DIRECTIVE
Say how many lines contain the string "with". Give no other output.

COLLECTED DATA
━━━━━━━━
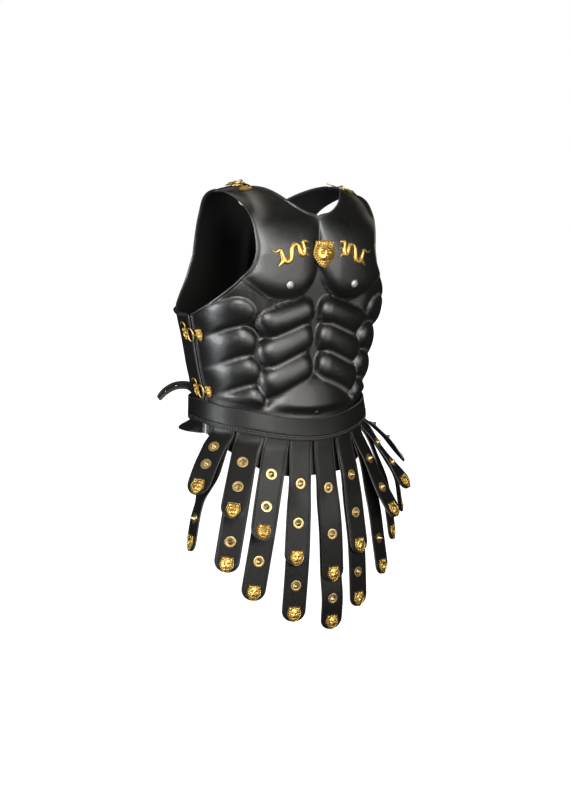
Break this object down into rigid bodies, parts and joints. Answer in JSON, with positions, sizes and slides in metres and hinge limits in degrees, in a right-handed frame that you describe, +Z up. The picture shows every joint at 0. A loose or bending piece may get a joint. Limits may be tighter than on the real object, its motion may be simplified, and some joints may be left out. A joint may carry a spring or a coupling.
{
  "type": "muscle cuirass with strap apron",
  "caption": "Moulded black leather muscle cuirass: breastplate and backplate joined by brass lion clasps, a waist belt, and an apron of studded straps.",
  "frame": {"origin": "midpoint between the two shoulder straps, level with the underside of their highest part, where the cuirass rests on the wearer's shoulders", "axes": "+Z up along the wearer's spine, -Y out of the wearer's chest, +X to the wearer's left"},
  "size_m": [0.492, 0.3366, 0.7786],
  "materials": {
    "black_leather": "black, smooth, glossy top coat over fine grain",
    "cast_brass": "cast and gilded, polished on the high places",
    "polished_steel": "polished, slightly hammered"
  },
  "bodies": {
    "root": {"breastplate": "black_leather", "backplate": "black_leather", "belt": "black_leather", "belt_tongue": "black_leather", "belt_buckle": "cast_brass", "lion_boss": "cast_brass", "serpent_right": "cast_brass", "serpent_left": "cast_brass", "clasp_upper_right_front": "cast_brass", "clasp_upper_right_back": "cast_brass", "clasp_upper_left_front": "cast_brass", "clasp_upper_left_back": "cast_brass", "clasp_lower_right_front": "cast_brass", "clasp_lower_right_back": "cast_brass", "clasp_lower_left_front": "cast_brass", "clasp_lower_left_back": "cast_brass", "clasp_shoulder_right_front": "cast_brass", "clasp_shoulder_right_back": "cast_brass", "clasp_shoulder_left_front": "cast_brass", "clasp_shoulder_left_back": "cast_brass", "nipple_stud_right": "polished_steel", "nipple_stud_left": "polished_steel", "outer_strap_1": "black_leather", "inner_strap_1": "black_leather", "outer_strap_2": "black_leather", "inner_strap_2": "black_leather", "outer_strap_3": "black_leather", "inner_strap_3": "black_leather", "outer_strap_4": "black_leather", "inner_strap_4": "black_leather", "outer_strap_5": "black_leather", "inner_strap_5": "black_leather", "outer_strap_6": "black_leather", "inner_strap_6": "black_leather", "outer_strap_7": "black_leather", "inner_strap_7": "black_leather", "outer_strap_8": "black_leather", "inner_strap_8": "black_leather", "outer_strap_9": "black_leather", "inner_strap_9": "black_leather", "outer_plaque_1": "cast_brass", "inner_plaque_1": "cast_brass", "outer_plaque_2": "cast_brass", "inner_plaque_2": "cast_brass", "outer_plaque_3": "cast_brass", "inner_plaque_3": "cast_brass", "outer_plaque_4": "cast_brass", "inner_plaque_4": "cast_brass", "outer_plaque_5": "cast_brass", "inner_plaque_5": "cast_brass", "outer_plaque_6": "cast_brass", "inner_plaque_6": "cast_brass", "outer_plaque_7": "cast_brass", "inner_plaque_7": "cast_brass", "outer_plaque_8": "cast_brass", "inner_plaque_8": "cast_brass", "outer_plaque_9": "cast_brass", "inner_plaque_9": "cast_brass"}
  },
  "joints": []
}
━━━━━━━━
COMPLETED EXERCISE
3